The Allen's daughter Bonnie married a businessman named John Massie, and together they had a daughter named Jean. Research revealed that Jean (Mr. Allen's grand daughter) married a MoPac RR man in 1940, but that they had no children, and she had no close relatives at the time of her death (thus, the estate sale).
The Allen's former neighbor recalled that Mr. Allen had worked as a railway express agent, although she wasn't sure for which railroad, and that he drove a sleek Whippet roadster that he kept in the tiny garage behind the house (it's still standing, although leaning about 10 degrees when I last saw it).
Although Mr. Allen and all of his descendents are gone, his watch is still faithfully ticking away the hours, just as it must have for him some 75 years ago. To me, that's an interesting "connection" with the past, and it's one of the many things that help keep horology so endlessly fascinating. When a watch that's less than 100 years old has that much history, imagine what one would have that dates from the 1700s, if only there was a way to research it!

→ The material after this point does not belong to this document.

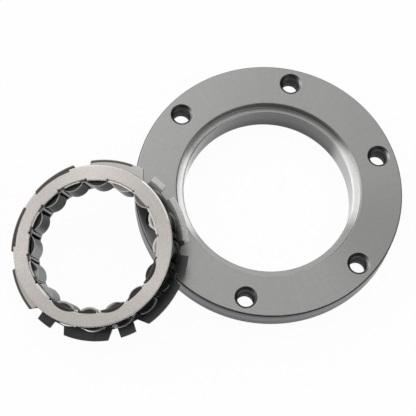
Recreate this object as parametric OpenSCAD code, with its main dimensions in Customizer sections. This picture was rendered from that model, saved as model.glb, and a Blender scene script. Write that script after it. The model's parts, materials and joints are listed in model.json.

To date, the history of this watch is one of the more interesting ones I've discovered, although I do have a few others in my collection about which I've gleaned lesser amounts. I'll be happy to provide more stories and images, if anyone's interested, but before I do, I'd like to invite anyone with similar interests and/or stories to share them!
President, NAWCC Chapter #62
North Little Rock, Arkansas
IHC Charter Member 49
Like you i wish watches could talk.Nice ending to your story
|IHC Member 234|
...fine story..would like to hear more like it...perhaps we should have a discussion topic devoted to such associations between watches and the people that owned and used them...I've always wanted, and enquired to the extent that I was able, to know more of the practical history of the
watches I've owned or wanted...there is much more to having a watch 'recollection' rather than merely a watch collection...Jim C
|IHC Member 234|
...I guess we do have a 'discussion topic' as with the 'Time Zone...STORIES' feature...I for one will check the topic often for stories such as Steve related...Jim C
These stories do make the watches much more individual. That's why I like watches from the Lehigh Valley RR; although they mostly seem very expensive. Or from any of the towns around where I used to live. That's where private labels come in, although I suppose they went mostly to wealthier citizens or jewelers. When I lived there, the area was fairly depressed economically, although it must once have been quite active because coal and steel industries had beeb there--and apparently dixie cup and crayola. So I've learned something about the area that I didn't know. And also a chemical plant across the river which had a checkered history; I can't remember the name, maybe dow.